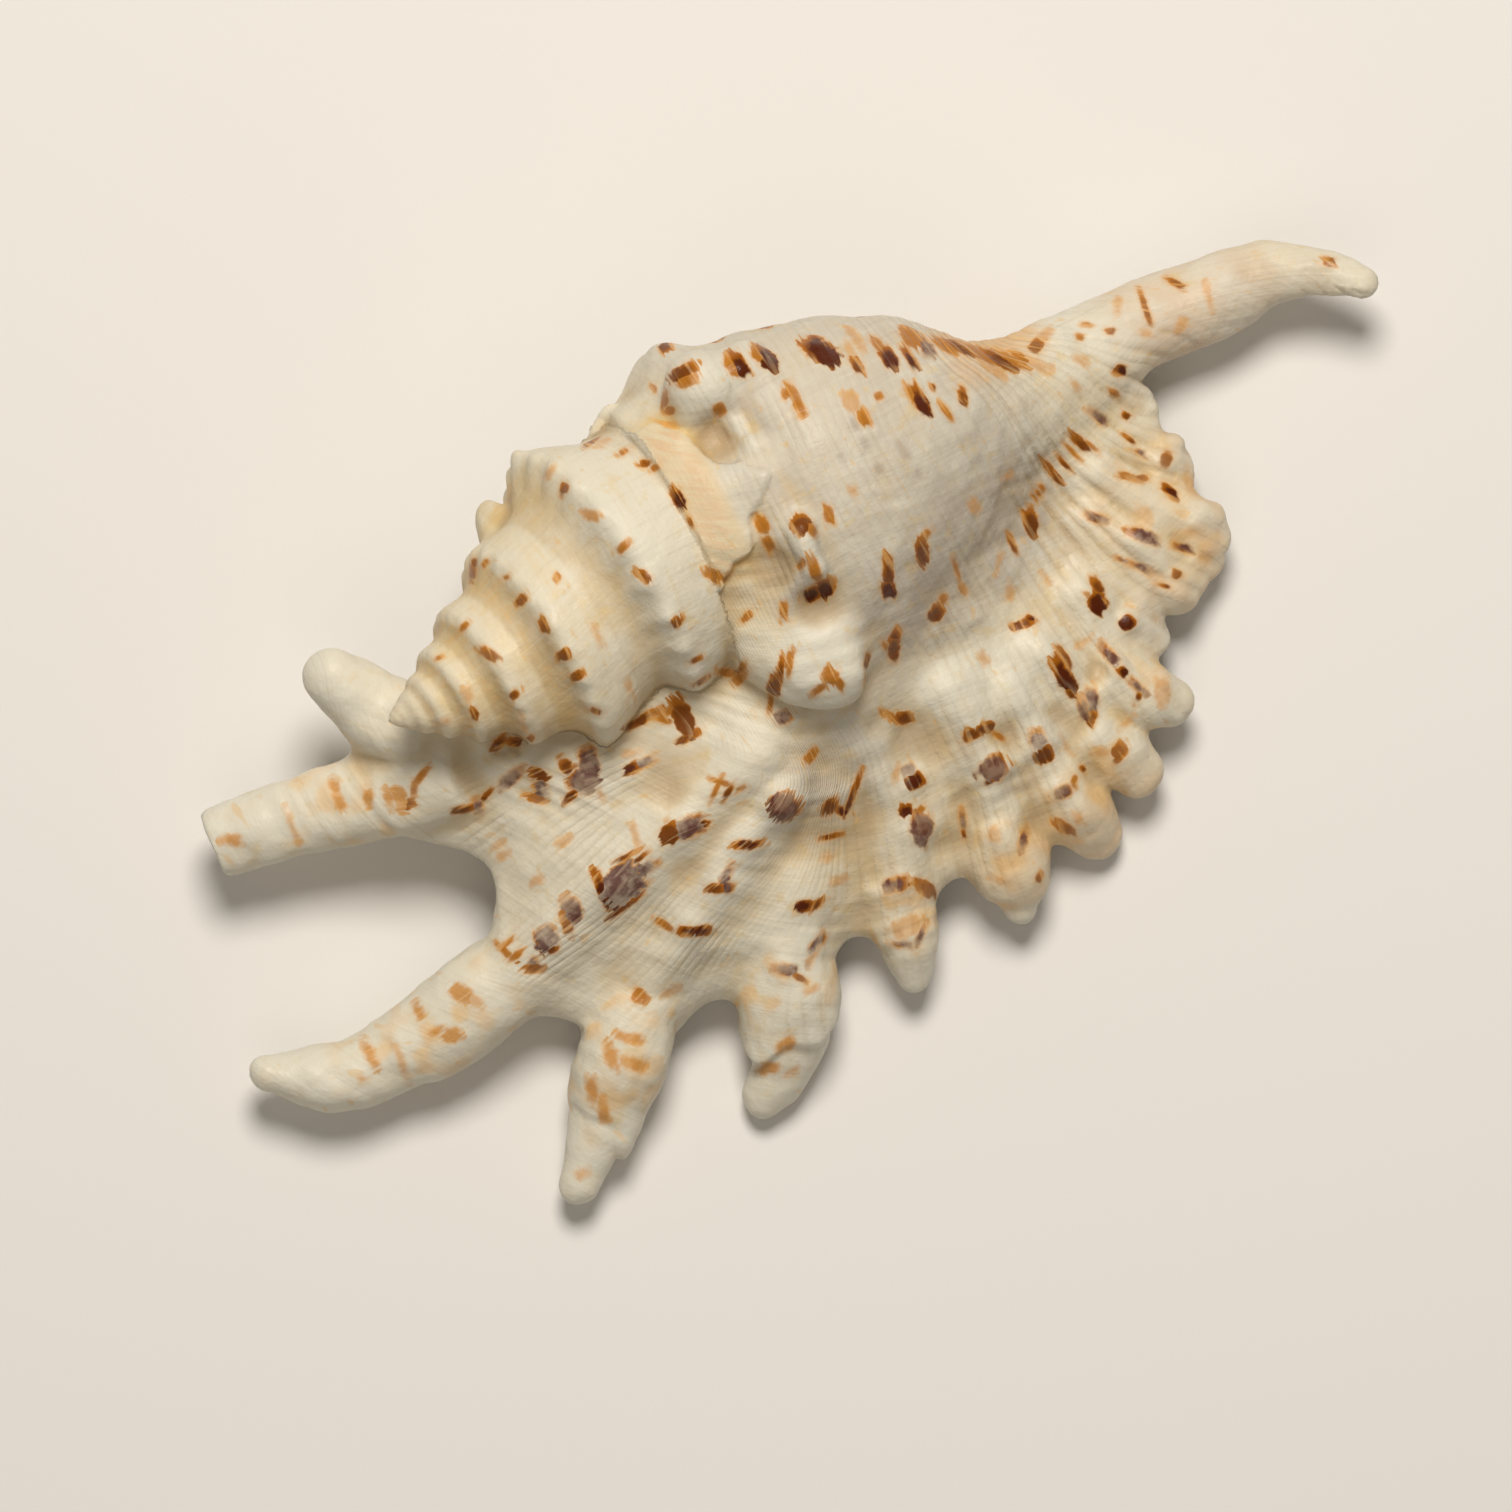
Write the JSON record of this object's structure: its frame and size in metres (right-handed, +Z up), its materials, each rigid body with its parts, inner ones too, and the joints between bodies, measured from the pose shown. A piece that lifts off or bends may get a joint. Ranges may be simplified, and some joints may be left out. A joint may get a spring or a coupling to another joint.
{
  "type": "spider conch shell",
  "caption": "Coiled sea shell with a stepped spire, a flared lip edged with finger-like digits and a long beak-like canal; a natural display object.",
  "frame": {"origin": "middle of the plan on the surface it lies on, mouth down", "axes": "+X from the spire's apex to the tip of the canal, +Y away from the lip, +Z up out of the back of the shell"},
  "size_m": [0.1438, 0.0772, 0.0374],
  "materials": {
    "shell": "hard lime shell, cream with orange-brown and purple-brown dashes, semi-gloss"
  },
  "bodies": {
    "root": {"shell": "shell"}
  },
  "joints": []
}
==========
> What is needed
Return all of the data word for word.

> Task response
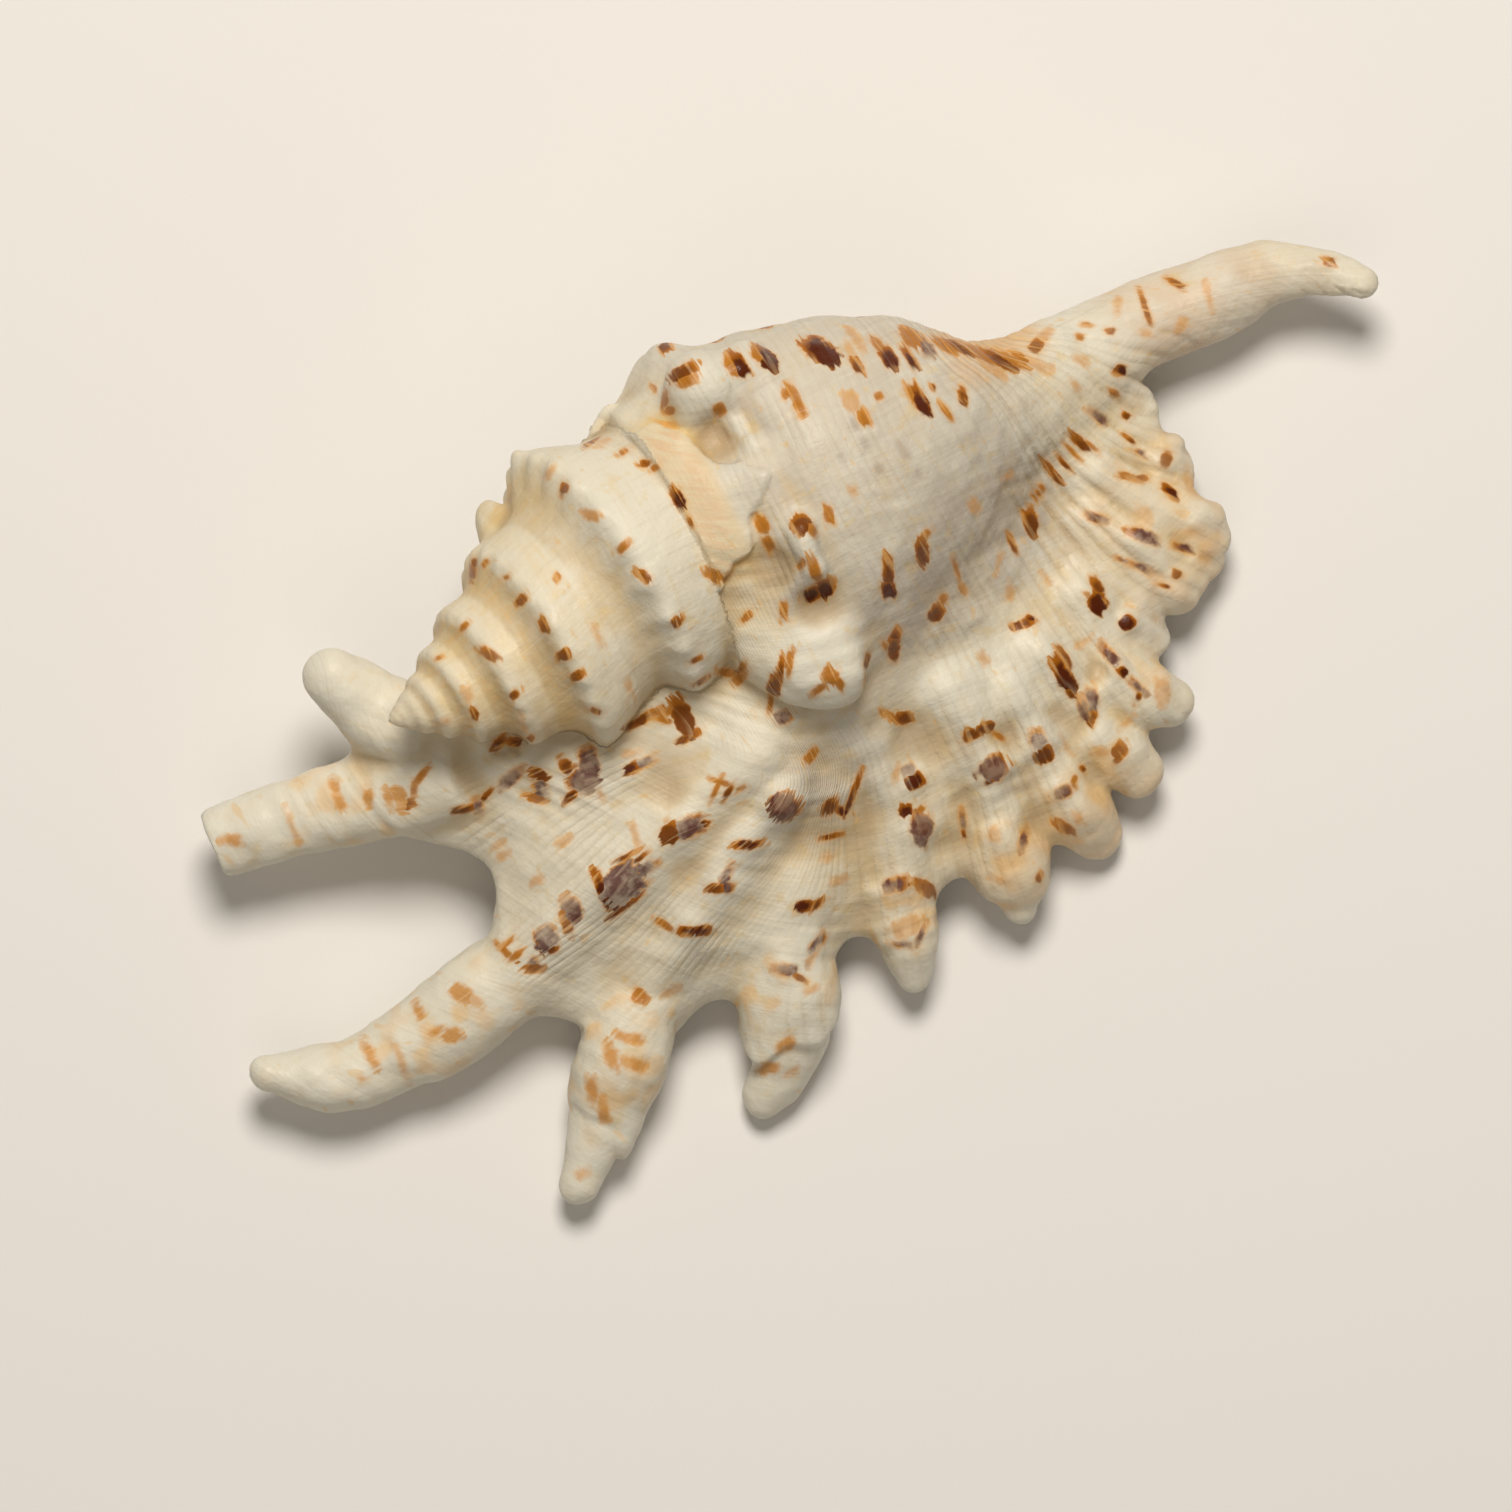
Write the JSON record of this object's structure: its frame and size in metres (right-handed, +Z up), its materials, each rigid body with its parts, inner ones too, and the joints between bodies, measured from the pose shown. A piece that lifts off or bends may get a joint. Ranges may be simplified, and some joints may be left out. A joint may get a spring or a coupling to another joint.
{
  "type": "spider conch shell",
  "caption": "Coiled sea shell with a stepped spire, a flared lip edged with finger-like digits and a long beak-like canal; a natural display object.",
  "frame": {"origin": "middle of the plan on the surface it lies on, mouth down", "axes": "+X from the spire's apex to the tip of the canal, +Y away from the lip, +Z up out of the back of the shell"},
  "size_m": [0.1438, 0.0772, 0.0374],
  "materials": {
    "shell": "hard lime shell, cream with orange-brown and purple-brown dashes, semi-gloss"
  },
  "bodies": {
    "root": {"shell": "shell"}
  },
  "joints": []
}